Some also alert you when 30 seconds are up. That's when it's time to move to the next quadrant of your mouth.

The panelists used each toothbrush for a week, and at the end of the week, they refrained from brushing for 24 hours to build up plaque. Then a dentist used a red dye to determine how much plaque was left.

The brushes range in price from $15 to $140. Panelists found some worked very well, and others actually hurt their gums.

One of the top-rated toothbrushes, a $140 Philips Sonicare Flexcare, removed more than 75 percent of plaque.

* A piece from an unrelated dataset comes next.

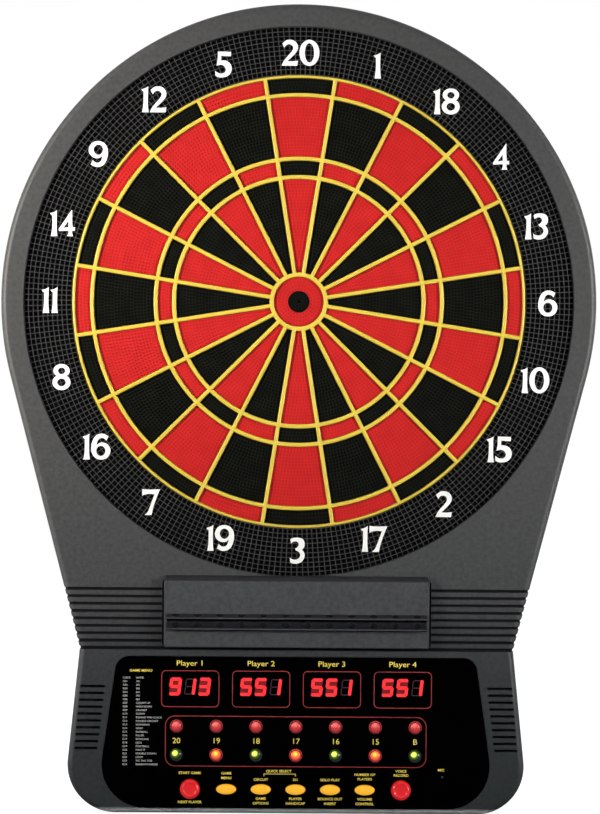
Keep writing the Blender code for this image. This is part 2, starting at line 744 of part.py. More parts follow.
def make_microphone():
    profile = [(0, 0.0470), (0.0042, 0.0470), (0.0045, 0.0465), (0.0045, 0.0400), (0, 0.0400)]
    return turned("microphone", profile, 10, BLACK_PLASTIC, place=(*MICROPHONE, 0))


def make_dc_jack():
    """A barrel socket with its centre pin, opening downwards through the bottom wall."""
    profile = [(0, -0.0010), (0.0010, -0.0010), (0.0010, -0.0080), (0.0032, -0.0080), (0.0032, 0)]
    profile += [(0.0045, 0), (0.0045, -0.0040), (0.0062, -0.0040), (0.0062, -0.0120), (0, -0.0120)]
    jack = turned("dc_jack", profile, 12, BLACK_PLASTIC)
    jack.location = (JACK_X, BOTTOM_Y + 0.0003, INLET_HEIGHT)
    jack.rotation_euler = (math.pi / 2, 0, 0)
    return jack


def make_power_switch():
    """A body behind the bottom wall, and the slider that stands through the wall's slot."""
    wall_inside = BOTTOM_Y + CASE_WALL
    low = (SWITCH_X - 0.0100, wall_inside + 0.0003, INLET_HEIGHT - 0.0040)
    high = (SWITCH_X + 0.0100, wall_inside + 0.0075, INLET_HEIGHT + 0.0040)
    body = box("power_switch_body", low, high, BLACK_PLASTIC)
    groove_low = (SWITCH_X - 0.0070, wall_inside - 0.01, INLET_HEIGHT - 0.0022)
    groove_high = (SWITCH_X + 0.0070, wall_inside + 0.0050, INLET_HEIGHT + 0.0022)
    cut(body, box("switch_groove", groove_low, groove_high, group=CUTTERS))
    knob_x = SWITCH_X - SWITCH_TRAVEL / 2
    knob_low = (knob_x - 0.0022, BOTTOM_Y - 0.0002, INLET_HEIGHT - 0.0016)
    knob_high = (knob_x + 0.0022, wall_inside + 0.0046, INLET_HEIGHT + 0.0016)
    return body, box("power_switch_slider", knob_low, knob_high, BLACK_PLASTIC)


make_front_housing()
make_back_cover()
make_cover_screws()
make_number_ring()
make_spider()
make_segments()
make_bulls()
make_target_backing()
make_dart_holder()
make_control_window()
make_displays()
make_led_bars()
make_buttons()
make_console_boards()
make_speaker()
make_microphone()
make_dc_jack()
make_power_switch()
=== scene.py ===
"""Looks of the electronic dartboard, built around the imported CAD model.

Pieces are modelled in the board's own frame: x to the player's right, y up, z out of the wall, in metres,
with the origin on the wall plane behind the bull. BOARD stands that frame up in the world.
"""

import math

import bmesh
import bpy
from mathutils import Matrix, Vector


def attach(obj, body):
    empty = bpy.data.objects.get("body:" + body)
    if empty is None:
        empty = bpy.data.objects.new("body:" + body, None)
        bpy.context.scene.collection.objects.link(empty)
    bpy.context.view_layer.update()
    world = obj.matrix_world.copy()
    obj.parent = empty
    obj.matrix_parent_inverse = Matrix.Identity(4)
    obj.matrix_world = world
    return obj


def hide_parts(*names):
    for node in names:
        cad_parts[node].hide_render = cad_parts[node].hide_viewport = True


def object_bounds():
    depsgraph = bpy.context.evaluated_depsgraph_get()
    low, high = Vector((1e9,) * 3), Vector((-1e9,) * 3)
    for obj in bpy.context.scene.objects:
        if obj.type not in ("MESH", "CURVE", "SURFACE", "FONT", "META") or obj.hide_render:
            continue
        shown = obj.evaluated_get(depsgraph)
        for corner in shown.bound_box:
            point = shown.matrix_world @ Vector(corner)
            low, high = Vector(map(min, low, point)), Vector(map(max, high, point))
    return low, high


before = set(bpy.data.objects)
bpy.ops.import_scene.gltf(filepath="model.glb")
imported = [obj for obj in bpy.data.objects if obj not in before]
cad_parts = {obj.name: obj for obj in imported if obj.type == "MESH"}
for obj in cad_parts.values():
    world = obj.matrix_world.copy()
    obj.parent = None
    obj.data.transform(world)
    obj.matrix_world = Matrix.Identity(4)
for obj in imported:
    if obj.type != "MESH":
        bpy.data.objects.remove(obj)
CAD_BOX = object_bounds()

BOARD = Matrix.Rotation(math.pi / 2, 4, "X")
SCENE = bpy.context.scene

# Dimensions of the CAD part
HEAD_RADIUS = 0.260
SHOULDER_LEAN = math.radians(14.7)
WAIST_Y = -0.3033
BOTTOM_Y = -0.4470
BOTTOM_HALF_WIDTH = 0.2038
BOTTOM_CORNER_RADIUS = 0.042
CASE_DEPTH = 0.050
CASE_WALL = 0.0035
RIM_RADIUS = 0.0054
COVER_THICKNESS = 0.003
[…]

It has three cleaning modes - clean, sensitive and massage.

But some panelists found the Philips Sonicare uncomfortable.

"I kept looking at the time ... because it was hurting so bad. It was just too much vibration," said panelist Antonietta Maggiacomo.

Panelist Alex Willen said the toothbrush "tickled" his gums a little bit.

Most panelists preferred a less expensive Oral-B toothbrush. Consumer Reports says a good one to try is the Oral-B Professional Care 1000 for $70.

The Oral-B Professional Care 1000 is also sold under the name Oral-B Professional Care 7400.